# GOAL OF THE EXERCISE:
Only the lines from the start of the material through the line containing "hinge_slit = 0.1" are to be extracted, exactly as they appear.
* Start DATA LINES *
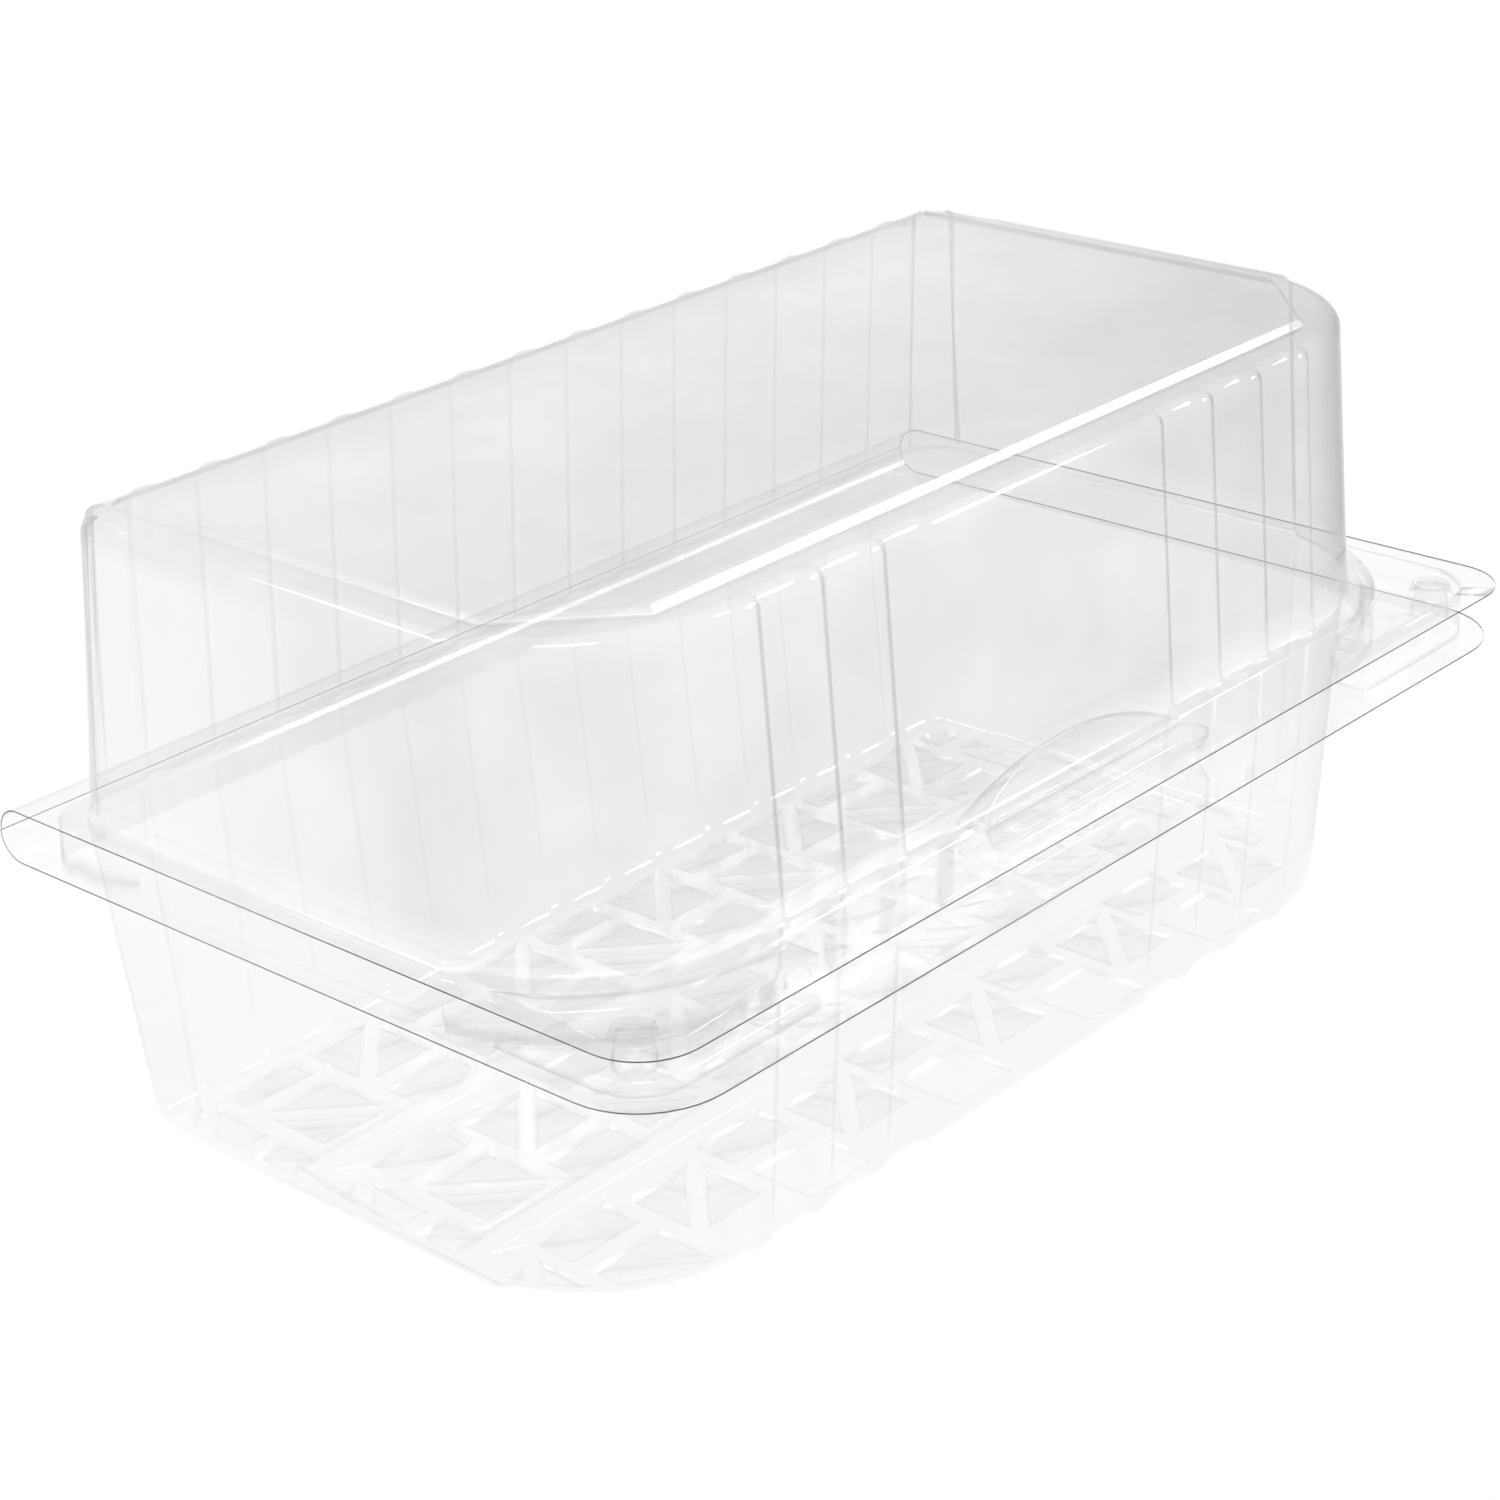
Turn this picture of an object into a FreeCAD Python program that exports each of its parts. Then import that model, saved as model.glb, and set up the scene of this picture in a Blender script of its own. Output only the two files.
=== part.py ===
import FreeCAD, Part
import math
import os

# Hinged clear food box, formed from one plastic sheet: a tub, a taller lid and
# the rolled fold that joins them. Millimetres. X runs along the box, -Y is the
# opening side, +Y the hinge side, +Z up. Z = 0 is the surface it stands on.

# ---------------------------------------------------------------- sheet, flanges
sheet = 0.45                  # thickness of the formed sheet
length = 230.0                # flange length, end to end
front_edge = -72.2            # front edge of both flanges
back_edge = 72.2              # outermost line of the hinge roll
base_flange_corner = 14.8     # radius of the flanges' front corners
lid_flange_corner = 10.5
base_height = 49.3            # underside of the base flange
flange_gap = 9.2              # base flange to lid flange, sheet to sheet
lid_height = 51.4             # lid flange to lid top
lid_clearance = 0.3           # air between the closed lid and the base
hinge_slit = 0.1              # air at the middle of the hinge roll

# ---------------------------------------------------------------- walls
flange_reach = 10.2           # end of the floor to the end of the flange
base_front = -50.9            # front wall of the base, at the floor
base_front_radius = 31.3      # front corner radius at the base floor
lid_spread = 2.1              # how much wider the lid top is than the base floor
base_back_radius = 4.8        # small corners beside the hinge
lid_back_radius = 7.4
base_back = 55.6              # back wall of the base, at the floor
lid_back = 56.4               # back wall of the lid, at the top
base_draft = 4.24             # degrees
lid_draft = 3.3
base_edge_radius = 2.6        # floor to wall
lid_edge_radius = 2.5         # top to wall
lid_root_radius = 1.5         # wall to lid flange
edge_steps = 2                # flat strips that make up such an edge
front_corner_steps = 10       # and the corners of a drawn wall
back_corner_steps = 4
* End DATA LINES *
# FULL RESPONSE:
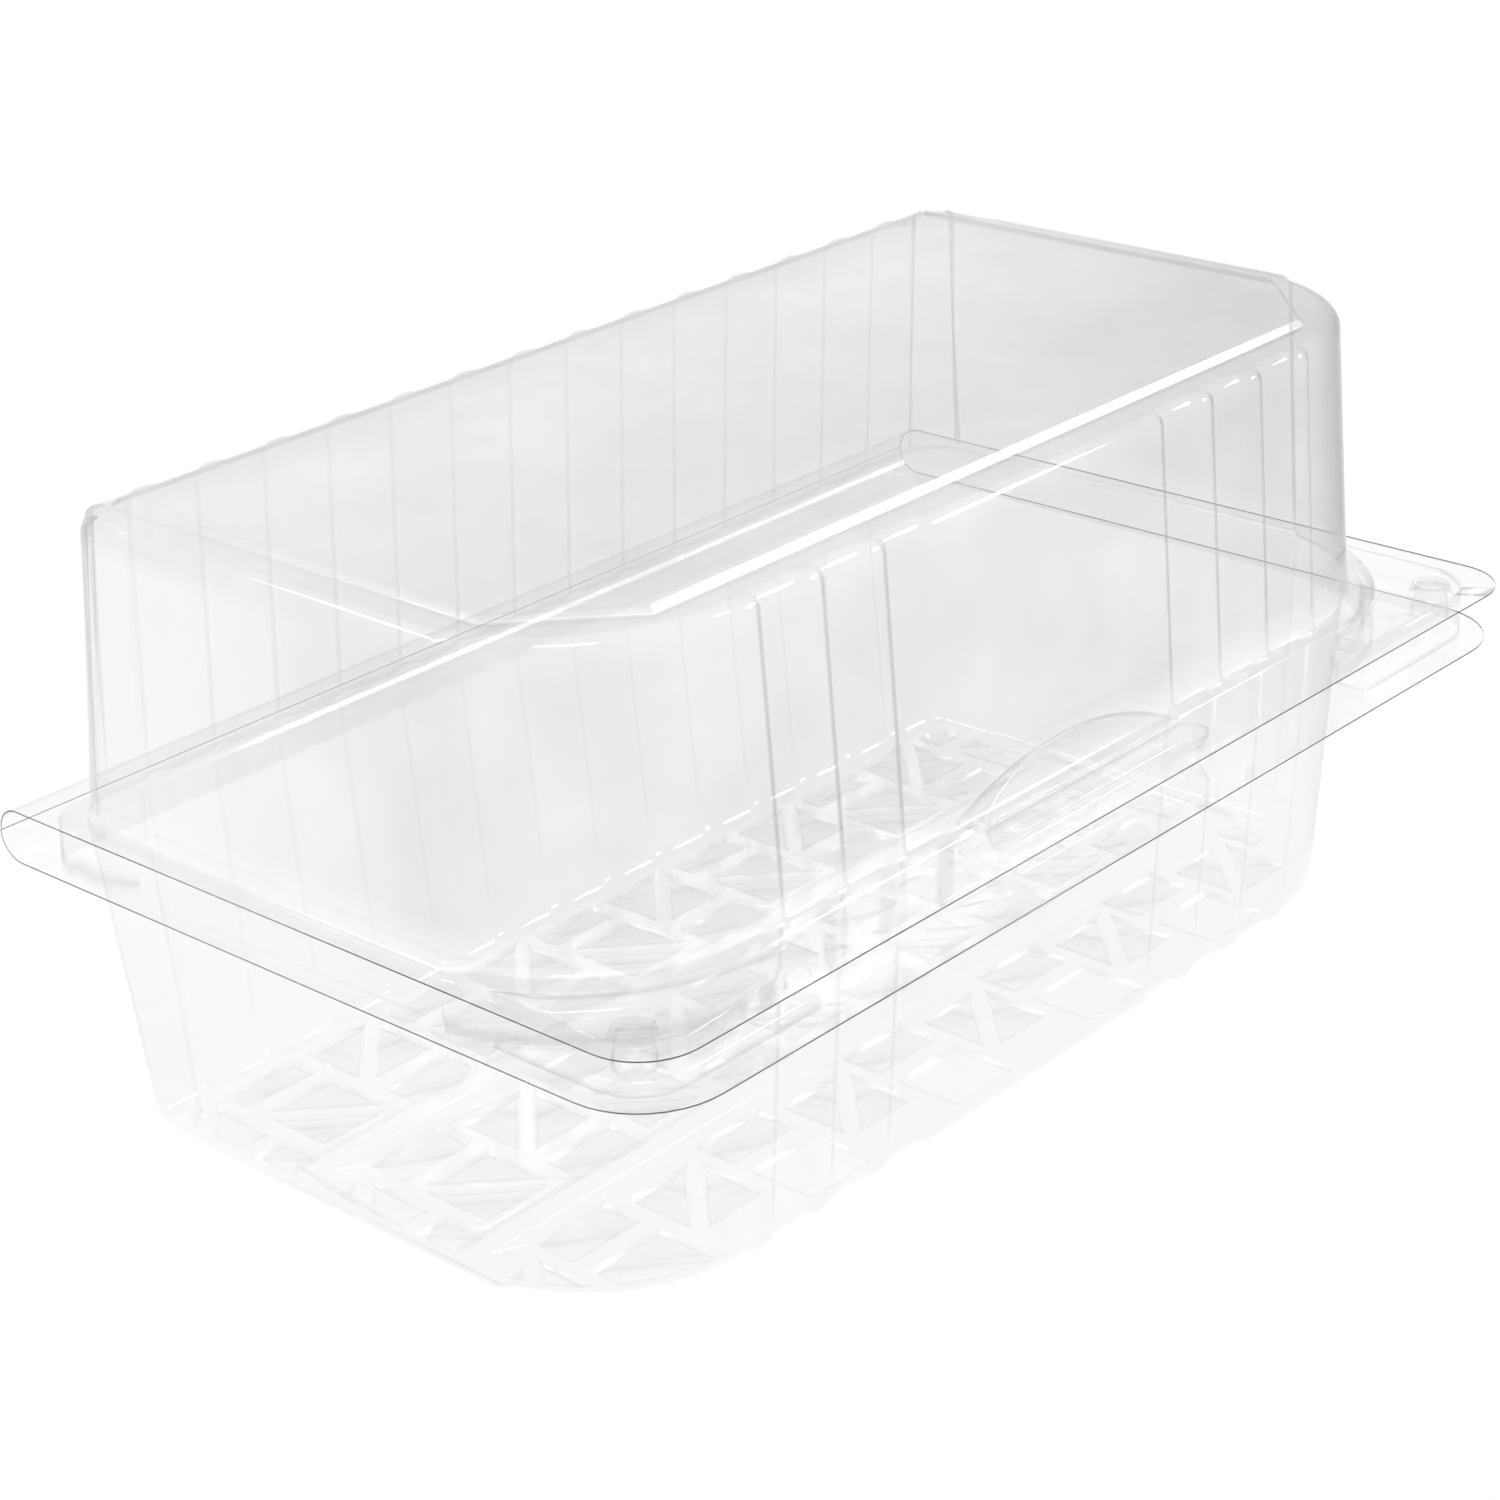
Turn this picture of an object into a FreeCAD Python program that exports each of its parts. Then import that model, saved as model.glb, and set up the scene of this picture in a Blender script of its own. Output only the two files.
=== part.py ===
import FreeCAD, Part
import math
import os

# Hinged clear food box, formed from one plastic sheet: a tub, a taller lid and
# the rolled fold that joins them. Millimetres. X runs along the box, -Y is the
# opening side, +Y the hinge side, +Z up. Z = 0 is the surface it stands on.

# ---------------------------------------------------------------- sheet, flanges
sheet = 0.45                  # thickness of the formed sheet
length = 230.0                # flange length, end to end
front_edge = -72.2            # front edge of both flanges
back_edge = 72.2              # outermost line of the hinge roll
base_flange_corner = 14.8     # radius of the flanges' front corners
lid_flange_corner = 10.5
base_height = 49.3            # underside of the base flange
flange_gap = 9.2              # base flange to lid flange, sheet to sheet
lid_height = 51.4             # lid flange to lid top
lid_clearance = 0.3           # air between the closed lid and the base
hinge_slit = 0.1              # air at the middle of the hinge roll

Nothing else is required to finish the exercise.